-- BEGIN --
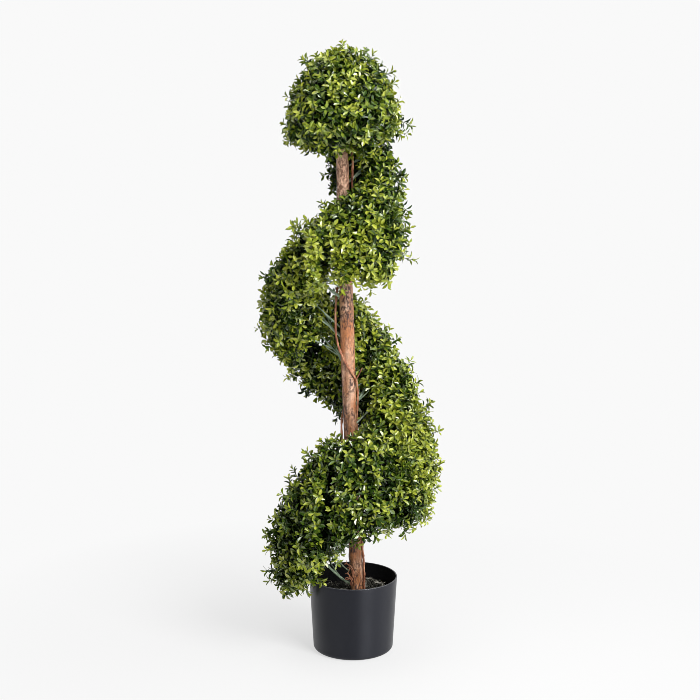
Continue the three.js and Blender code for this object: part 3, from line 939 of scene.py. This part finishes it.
# %% Skins of the masses
TIP_SPACING = 18 * MM
SPRINKLED = 5  # points sprinkled on each square of one spacing, before they are thinned
JOINT_DEPTH = 9 * MM  # a point this near to another mass is where the two meet
POLE_CLEAR = 9 * MM  # and one this near to the pole's surface carries no shoot


def skin_of(name, spacing, seed):
    """Evenly spaced points on the free skin of a mass, with the outward normal at each."""
    rng = np.random.default_rng(seed)
    corners = node_triangles(name)
    area = np.linalg.norm(face_cross(corners), axis=1).sum() / 2
    points, normals = scattered(corners, int(SPRINKLED * area / spacing ** 2), rng)
    others = [TREES[other] for other in MASSES if other != name]
    free = np.array([all(tree.find_nearest(point, JOINT_DEPTH)[0] is None for tree in others)
                     for point in points.tolist()])
    from_pole = np.linalg.norm((points - pole_axis(points[:, 2]))[:, :2], axis=1)
    from_pole -= pole_radius(points[:, 2])
    free &= (from_pole > POLE_CLEAR) | (points[:, 2] > axis_heights[-1])
    points, normals = points[free], normals[free]
    keep = thinned(points, spacing)
    return points[keep], normals[keep]


SKINS = {name: skin_of(name, TIP_SPACING, 100 + number) for number, name in enumerate(MASSES)}
print("shoot tips:", sum(len(points) for points, _ in SKINS.values()), "on the skin")

# %% Layers under the skin
# spacing, least depth and most depth of each layer
INNER_LAYERS = np.array([(17, 9, 19), (17, 21, 33), (20, 34, 50)]) * MM


def inner_tips(name, seed):
    """Tips under the skin, layer by layer: points and normals of the skin, and depths under it."""
    rng = np.random.default_rng(seed)
    layers = []
    for number, (spacing, least, most) in enumerate(INNER_LAYERS):
        points, normals = skin_of(name, spacing, seed + 20 * number)
        layers.append((points, normals, rng.uniform(least, most, (len(points), 1))))
    return [np.concatenate(parts) for parts in zip(*layers)]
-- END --
◆ Directions
Reproduce the material above exactly; please quote every line of it.

◆ Written answer
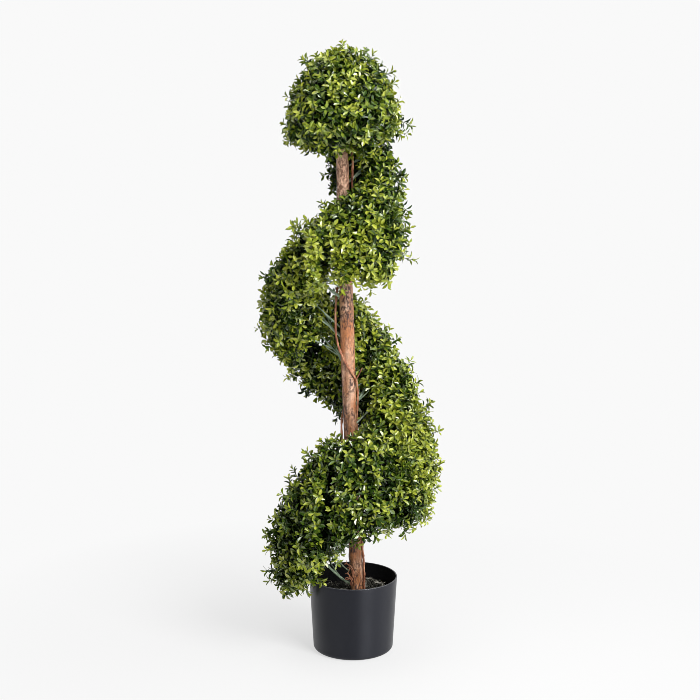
Continue the three.js and Blender code for this object: part 3, from line 939 of scene.py. This part finishes it.
# %% Skins of the masses
TIP_SPACING = 18 * MM
SPRINKLED = 5  # points sprinkled on each square of one spacing, before they are thinned
JOINT_DEPTH = 9 * MM  # a point this near to another mass is where the two meet
POLE_CLEAR = 9 * MM  # and one this near to the pole's surface carries no shoot


def skin_of(name, spacing, seed):
    """Evenly spaced points on the free skin of a mass, with the outward normal at each."""
    rng = np.random.default_rng(seed)
    corners = node_triangles(name)
    area = np.linalg.norm(face_cross(corners), axis=1).sum() / 2
    points, normals = scattered(corners, int(SPRINKLED * area / spacing ** 2), rng)
    others = [TREES[other] for other in MASSES if other != name]
    free = np.array([all(tree.find_nearest(point, JOINT_DEPTH)[0] is None for tree in others)
                     for point in points.tolist()])
    from_pole = np.linalg.norm((points - pole_axis(points[:, 2]))[:, :2], axis=1)
    from_pole -= pole_radius(points[:, 2])
    free &= (from_pole > POLE_CLEAR) | (points[:, 2] > axis_heights[-1])
    points, normals = points[free], normals[free]
    keep = thinned(points, spacing)
    return points[keep], normals[keep]


SKINS = {name: skin_of(name, TIP_SPACING, 100 + number) for number, name in enumerate(MASSES)}
print("shoot tips:", sum(len(points) for points, _ in SKINS.values()), "on the skin")

# %% Layers under the skin
# spacing, least depth and most depth of each layer
INNER_LAYERS = np.array([(17, 9, 19), (17, 21, 33), (20, 34, 50)]) * MM


def inner_tips(name, seed):
    """Tips under the skin, layer by layer: points and normals of the skin, and depths under it."""
    rng = np.random.default_rng(seed)
    layers = []
    for number, (spacing, least, most) in enumerate(INNER_LAYERS):
        points, normals = skin_of(name, spacing, seed + 20 * number)
        layers.append((points, normals, rng.uniform(least, most, (len(points), 1))))
    return [np.concatenate(parts) for parts in zip(*layers)]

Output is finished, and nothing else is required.